Amiúde

Estava entrando numa farmácia e na entrada, um casal me chamou. Eles estavam em situação de rua. Me pediram a doação de um chinelo. Olhei para eles e percebi que a companheira dele estava com um par do chinelo nas mãos e faltava um pedaço. Eu doei o chinelo para ela e entrei na farmácia meio atordoada. Lembrei de Shakespeare que numa frase que eu li disse "que chorou por não ter sapatos e parou de chorar quando viu um homem sem pernas." Lembrei também de Machado de Assis que num conto narra a história de um homem imensamente feliz, e ele percebeu que o motivo da felicidade do homem eram as botas novas, ele entendeu o porquê da felicidade do homem ao perceber que ele olhava para as botas amiúde, ou repetidas vezes.
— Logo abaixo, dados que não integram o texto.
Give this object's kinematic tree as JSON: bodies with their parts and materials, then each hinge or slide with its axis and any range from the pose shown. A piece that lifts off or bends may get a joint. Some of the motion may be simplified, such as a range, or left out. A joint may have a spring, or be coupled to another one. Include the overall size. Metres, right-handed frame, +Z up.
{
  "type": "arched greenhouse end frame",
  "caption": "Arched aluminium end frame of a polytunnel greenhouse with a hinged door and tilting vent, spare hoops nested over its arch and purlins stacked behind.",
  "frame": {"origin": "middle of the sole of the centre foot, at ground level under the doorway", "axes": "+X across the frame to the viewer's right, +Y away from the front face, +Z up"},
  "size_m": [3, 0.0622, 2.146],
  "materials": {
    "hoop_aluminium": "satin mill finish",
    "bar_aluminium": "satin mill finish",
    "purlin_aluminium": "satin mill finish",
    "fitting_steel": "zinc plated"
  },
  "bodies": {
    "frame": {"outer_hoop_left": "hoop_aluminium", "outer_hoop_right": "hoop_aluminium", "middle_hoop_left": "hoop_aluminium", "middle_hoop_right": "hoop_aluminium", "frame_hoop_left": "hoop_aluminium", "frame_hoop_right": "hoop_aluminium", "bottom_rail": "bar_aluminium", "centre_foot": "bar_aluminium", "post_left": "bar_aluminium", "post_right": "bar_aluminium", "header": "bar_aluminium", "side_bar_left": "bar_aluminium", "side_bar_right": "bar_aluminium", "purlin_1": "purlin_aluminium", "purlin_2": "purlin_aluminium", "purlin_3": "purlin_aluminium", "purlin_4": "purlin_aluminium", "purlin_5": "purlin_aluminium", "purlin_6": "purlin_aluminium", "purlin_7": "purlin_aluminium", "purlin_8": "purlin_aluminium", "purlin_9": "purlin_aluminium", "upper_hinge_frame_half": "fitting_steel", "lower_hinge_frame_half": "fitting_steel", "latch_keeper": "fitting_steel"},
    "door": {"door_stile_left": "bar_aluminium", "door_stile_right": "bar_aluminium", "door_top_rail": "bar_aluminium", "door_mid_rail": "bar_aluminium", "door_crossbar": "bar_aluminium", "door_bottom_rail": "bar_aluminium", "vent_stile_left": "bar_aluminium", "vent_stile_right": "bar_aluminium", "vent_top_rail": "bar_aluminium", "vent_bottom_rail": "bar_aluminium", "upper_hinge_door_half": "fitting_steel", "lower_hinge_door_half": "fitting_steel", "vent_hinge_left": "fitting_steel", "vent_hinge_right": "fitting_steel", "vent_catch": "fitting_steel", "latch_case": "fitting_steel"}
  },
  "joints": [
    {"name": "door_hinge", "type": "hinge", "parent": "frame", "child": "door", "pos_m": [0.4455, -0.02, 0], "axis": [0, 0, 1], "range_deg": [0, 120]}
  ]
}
A palavra amiúde, aprendi com Machado de Assis que conclui o conto afirmando que a felicidade pode ser um par botas. Quando ouvi pela primeira vez a música " Chão de giz" do Zé Ramalho', fiquei toda feliz porque eu sabia o significado de " Fotografias recortadas em jornais de folhas, Amiúde!". Mas o que me deixou realmente pensando foi na felicidade da mulher que ganhou o par de chinelos, e nem era o número dela, pois não havia o número dela na loja. Realmente a literatura pode sim, nos mostrar as sutilezas contidas nas tragédias do cotidiano e que existem pessoas que conseguem encontrar a felicidade em detalhes que fogem da nossa compreensão, mas que oferecem para as nossas vidas sentido e agradecimento por sermos abençoados em detalhes que nem percebemos.